Gas prices are displayed at a station in Brooklyn on April 21, 2026 in New York City.

Spencer Platt | Getty Images

Consumers faced escalating prices in March as the Iran war sent oil soaring and created a new level of challenges for the Federal Reserve.

The core personal consumption expenditures price index, which excludes food and energy, accelerated a seasonally adjusted 0.3% for the month, pushing the 12-month inflation rate to 3.2%, the Commerce Department reported Thursday. The readings matched the Dow Jones consensus estimates.

Including the volatile gas and groceries components saw higher readings, with the monthly gain at 0.7% and the annual rate hitting 3.5%, also in line with forecasts.

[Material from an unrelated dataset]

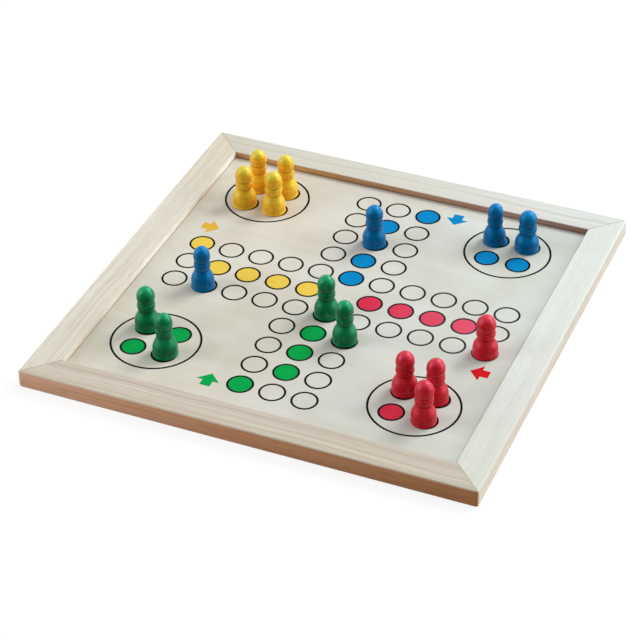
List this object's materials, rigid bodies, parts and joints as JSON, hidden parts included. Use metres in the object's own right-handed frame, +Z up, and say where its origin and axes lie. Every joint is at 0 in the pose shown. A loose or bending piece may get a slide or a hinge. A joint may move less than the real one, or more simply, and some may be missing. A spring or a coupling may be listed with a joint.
{
  "type": "framed wooden board game",
  "caption": "Square wooden game board: thin printed plywood panel recessed in a mitred solid-wood frame, with turned wooden pawns in team colours standing on it.",
  "frame": {"origin": "centre of the board's footprint, on its underside", "axes": "+Z up out of the playing face, +X to the right along the front rail, +Y from the front rail to the back rail"},
  "size_m": [0.3, 0.3, 0.0387],
  "materials": {
    "frame_wood": "pale softwood planed and sanded, clear matt lacquer",
    "plywood": "pale birch-faced plywood, clear matt lacquer",
    "beech": "compressed beech, unfinished, glued in",
    "yellow_stain": "turned wood, yellow stain under satin lacquer",
    "blue_stain": "turned wood, blue stain under satin lacquer",
    "green_stain": "turned wood, green stain under satin lacquer",
    "red_stain": "turned wood, red stain under satin lacquer"
  },
  "bodies": {
    "board": {"front_rail": "frame_wood", "back_rail": "frame_wood", "left_rail": "frame_wood", "right_rail": "frame_wood", "playing_panel": "plywood", "front_left_biscuit": "beech", "front_right_biscuit": "beech", "back_right_biscuit": "beech", "back_left_biscuit": "beech"},
    "yellow_1": {"yellow_pawn_1": "yellow_stain"},
    "yellow_2": {"yellow_pawn_2": "yellow_stain"},
    "yellow_3": {"yellow_pawn_3": "yellow_stain"},
    "yellow_4": {"yellow_pawn_4": "yellow_stain"},
    "blue_1": {"blue_pawn_1": "blue_stain"},
    "blue_2": {"blue_pawn_2": "blue_stain"},
    "blue_3": {"blue_pawn_3": "blue_stain"},
    "blue_4": {"blue_pawn_4": "blue_stain"},
    "green_1": {"green_pawn_1": "green_stain"},
    "green_2": {"green_pawn_2": "green_stain"},
    "green_3": {"green_pawn_3": "green_stain"},
    "green_4": {"green_pawn_4": "green_stain"},
    "red_1": {"red_pawn_1": "red_stain"},
    "red_2": {"red_pawn_2": "red_stain"},
    "red_3": {"red_pawn_3": "red_stain"},
    "red_4": {"red_pawn_4": "red_stain"}
  },
  "joints": [
    {"name": "yellow_1_lift", "type": "slide", "parent": "board", "child": "yellow_1", "axis": [0, 0, 1], "range_m": [0, 0.04]},
    {"name": "yellow_2_lift", "type": "slide", "parent": "board", "child": "yellow_2", "axis": [0, 0, 1], "range_m": [0, 0.04]},
    {"name": "yellow_3_lift", "type": "slide", "parent": "board", "child": "yellow_3", "axis": [0, 0, 1], "range_m": [0, 0.04]},
    {"name": "yellow_4_lift", "type": "slide", "parent": "board", "child": "yellow_4", "axis": [0, 0, 1], "range_m": [0, 0.04]},
    {"name": "blue_1_lift", "type": "slide", "parent": "board", "child": "blue_1", "axis": [0, 0, 1], "range_m": [0, 0.04]},
    {"name": "blue_2_lift", "type": "slide", "parent": "board", "child": "blue_2", "axis": [0, 0, 1], "range_m": [0, 0.04]},
    {"name": "blue_3_lift", "type": "slide", "parent": "board", "child": "blue_3", "axis": [0, 0, 1], "range_m": [0, 0.04]},
    {"name": "blue_4_lift", "type": "slide", "parent": "board", "child": "blue_4", "axis": [0, 0, 1], "range_m": [0, 0.04]},
    {"name": "green_1_lift", "type": "slide", "parent": "board", "child": "green_1", "axis": [0, 0, 1], "range_m": [0, 0.04]},
    {"name": "green_2_lift", "type": "slide", "parent": "board", "child": "green_2", "axis": [0, 0, 1], "range_m": [0, 0.04]},
    {"name": "green_3_lift", "type": "slide", "parent": "board", "child": "green_3", "axis": [0, 0, 1], "range_m": [0, 0.04]},
    {"name": "green_4_lift", "type": "slide", "parent": "board", "child": "green_4", "axis": [0, 0, 1], "range_m": [0, 0.04]},
    {"name": "red_1_lift", "type": "slide", "parent": "board", "child": "red_1", "axis": [0, 0, 1], "range_m": [0, 0.04]},
    {"name": "red_2_lift", "type": "slide", "parent": "board", "child": "red_2", "axis": [0, 0, 1], "range_m": [0, 0.04]},
    {"name": "red_3_lift", "type": "slide", "parent": "board", "child": "red_3", "axis": [0, 0, 1], "range_m": [0, 0.04]},
    {"name": "red_4_lift", "type": "slide", "parent": "board", "child": "red_4", "axis": [0, 0, 1], "range_m": [0, 0.04]}
  ]
}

In other economic news Thursday, the Commerce Department reported that gross domestic product grew at a 2% seasonally adjusted annualized pace in the first quarter, up from 0.5% in the fourth quarter of 2025 but lower than the 2.2% estimate. The modest growth rate came despite a seeming surge in spending on artificial intelligence and what should have been a boost from the end of last year’s government shutdown.

In another report Thursday, the Labor Department reported that initial jobless claims totaled a seasonally adjusted 189,000 for the week ending April 25, a decline of 26,000 from the prior week and well below the 212,000 estimate. It was the lowest reading in decades for a labor market that has been in a low-hire low-fire mode for most of the past year.

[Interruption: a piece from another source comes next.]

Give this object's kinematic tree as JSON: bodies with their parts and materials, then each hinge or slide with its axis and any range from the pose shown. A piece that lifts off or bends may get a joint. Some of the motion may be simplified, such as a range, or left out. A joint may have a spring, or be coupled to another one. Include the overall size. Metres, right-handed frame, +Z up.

The data comes a day after the Federal Open Market Committee, the central bank’s rate-setting arm, voted to hold interest rates steady again. The vote came with four dissents, however, reflecting disagreements within the Fed over the proper setting of monetary policy and how to react to economic cross currents that include inflation above target now for five years running and a stabilizing labor market.

Three regional presidents were among the four votes against the post-meeting FOMC statement. They objected to phrasing that implied the next move for rates would be lower.

The inflation report indicated that the bulk of the price pressure came from goods, which rose 1.4%, boosted by an 11.6% surge in energy goods and services. Services prices overall rose 0.3%.

The rise in energy prices appeared to cut into consumer spending.

According to the GDP tally, personal spending increased just 1.6% for the month as outlays for goods decreased 0.1%. Real final sales to private domestic purchasers, a more detailed yardstick for consumer demand, accelerated 2.5%.

A 4.4% increase in government spending, including a 9.3% rise at the federal level, contributed to the quarterly gains.